▶ **SET EXERCISE**: From the data that follows, print exactly the lines starting at the one containing "# The cut-out" and ending at the one containing "bpy.context.view_layer.update()"; include both of them and nothing more.

▶ **THE INPUT**:
"""
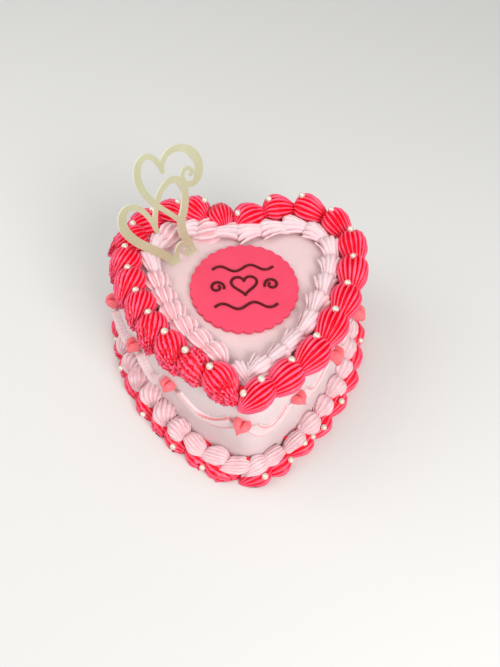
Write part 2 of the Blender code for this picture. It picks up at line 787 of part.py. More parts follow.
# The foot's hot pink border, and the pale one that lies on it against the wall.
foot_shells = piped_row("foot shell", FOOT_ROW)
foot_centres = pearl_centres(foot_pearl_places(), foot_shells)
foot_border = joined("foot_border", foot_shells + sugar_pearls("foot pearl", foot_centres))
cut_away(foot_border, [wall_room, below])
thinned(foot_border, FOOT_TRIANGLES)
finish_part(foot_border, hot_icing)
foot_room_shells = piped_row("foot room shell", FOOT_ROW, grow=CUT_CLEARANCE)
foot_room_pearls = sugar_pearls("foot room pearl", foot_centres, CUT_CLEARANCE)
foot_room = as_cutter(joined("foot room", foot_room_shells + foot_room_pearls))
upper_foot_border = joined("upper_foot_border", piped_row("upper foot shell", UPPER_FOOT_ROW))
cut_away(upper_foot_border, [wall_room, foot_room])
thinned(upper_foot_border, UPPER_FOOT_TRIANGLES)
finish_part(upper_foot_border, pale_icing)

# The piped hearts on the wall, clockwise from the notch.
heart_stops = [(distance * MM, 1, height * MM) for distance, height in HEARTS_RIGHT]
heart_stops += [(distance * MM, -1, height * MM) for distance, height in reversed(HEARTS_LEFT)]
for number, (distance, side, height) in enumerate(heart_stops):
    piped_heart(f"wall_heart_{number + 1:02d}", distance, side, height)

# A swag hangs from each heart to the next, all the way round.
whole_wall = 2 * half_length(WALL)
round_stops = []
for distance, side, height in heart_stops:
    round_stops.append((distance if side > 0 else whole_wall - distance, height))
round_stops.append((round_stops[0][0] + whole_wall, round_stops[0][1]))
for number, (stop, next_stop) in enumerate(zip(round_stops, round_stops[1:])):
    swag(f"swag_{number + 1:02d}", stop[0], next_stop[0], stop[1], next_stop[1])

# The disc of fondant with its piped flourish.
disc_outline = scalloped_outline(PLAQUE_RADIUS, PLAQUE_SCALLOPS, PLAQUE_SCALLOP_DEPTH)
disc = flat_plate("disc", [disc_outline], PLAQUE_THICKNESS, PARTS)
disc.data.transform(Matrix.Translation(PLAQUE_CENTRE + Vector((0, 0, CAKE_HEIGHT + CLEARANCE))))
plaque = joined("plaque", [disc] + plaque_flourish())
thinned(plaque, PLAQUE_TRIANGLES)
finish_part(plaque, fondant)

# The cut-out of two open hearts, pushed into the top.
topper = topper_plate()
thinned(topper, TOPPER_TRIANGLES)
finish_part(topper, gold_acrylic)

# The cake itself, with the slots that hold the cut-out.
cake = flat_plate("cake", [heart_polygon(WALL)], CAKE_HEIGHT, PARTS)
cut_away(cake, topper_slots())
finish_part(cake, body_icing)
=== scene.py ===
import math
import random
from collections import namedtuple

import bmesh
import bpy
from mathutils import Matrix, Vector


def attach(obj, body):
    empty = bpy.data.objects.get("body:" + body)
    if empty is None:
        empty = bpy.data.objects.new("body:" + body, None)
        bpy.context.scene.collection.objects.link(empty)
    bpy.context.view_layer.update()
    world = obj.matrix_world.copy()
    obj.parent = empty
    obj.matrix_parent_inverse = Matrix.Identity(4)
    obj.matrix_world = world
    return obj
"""
"""
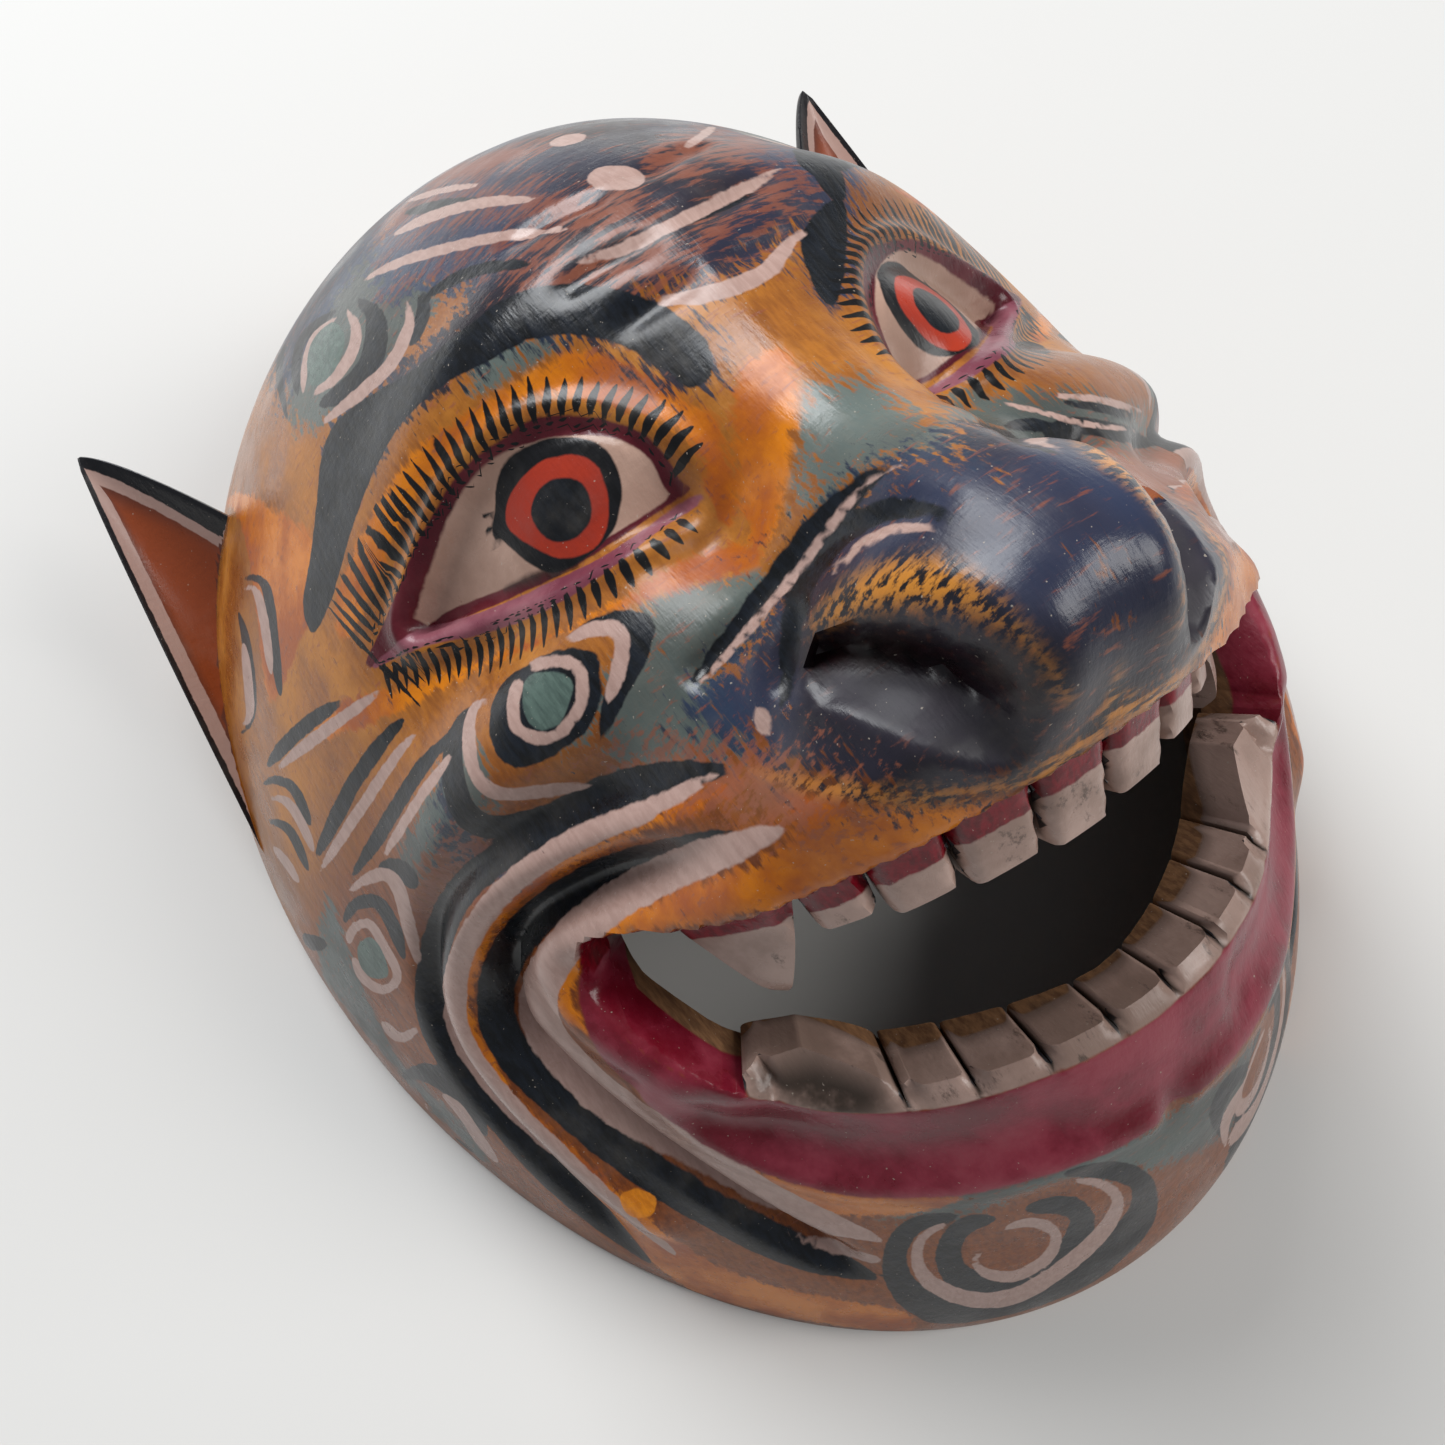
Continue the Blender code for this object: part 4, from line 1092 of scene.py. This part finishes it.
"""
▶ **OUTPUT FOR THIS EXERCISE**:
# The cut-out of two open hearts, pushed into the top.
topper = topper_plate()
thinned(topper, TOPPER_TRIANGLES)
finish_part(topper, gold_acrylic)

# The cake itself, with the slots that hold the cut-out.
cake = flat_plate("cake", [heart_polygon(WALL)], CAKE_HEIGHT, PARTS)
cut_away(cake, topper_slots())
finish_part(cake, body_icing)
=== scene.py ===
import math
import random
from collections import namedtuple

import bmesh
import bpy
from mathutils import Matrix, Vector


def attach(obj, body):
    empty = bpy.data.objects.get("body:" + body)
    if empty is None:
        empty = bpy.data.objects.new("body:" + body, None)
        bpy.context.scene.collection.objects.link(empty)
    bpy.context.view_layer.update()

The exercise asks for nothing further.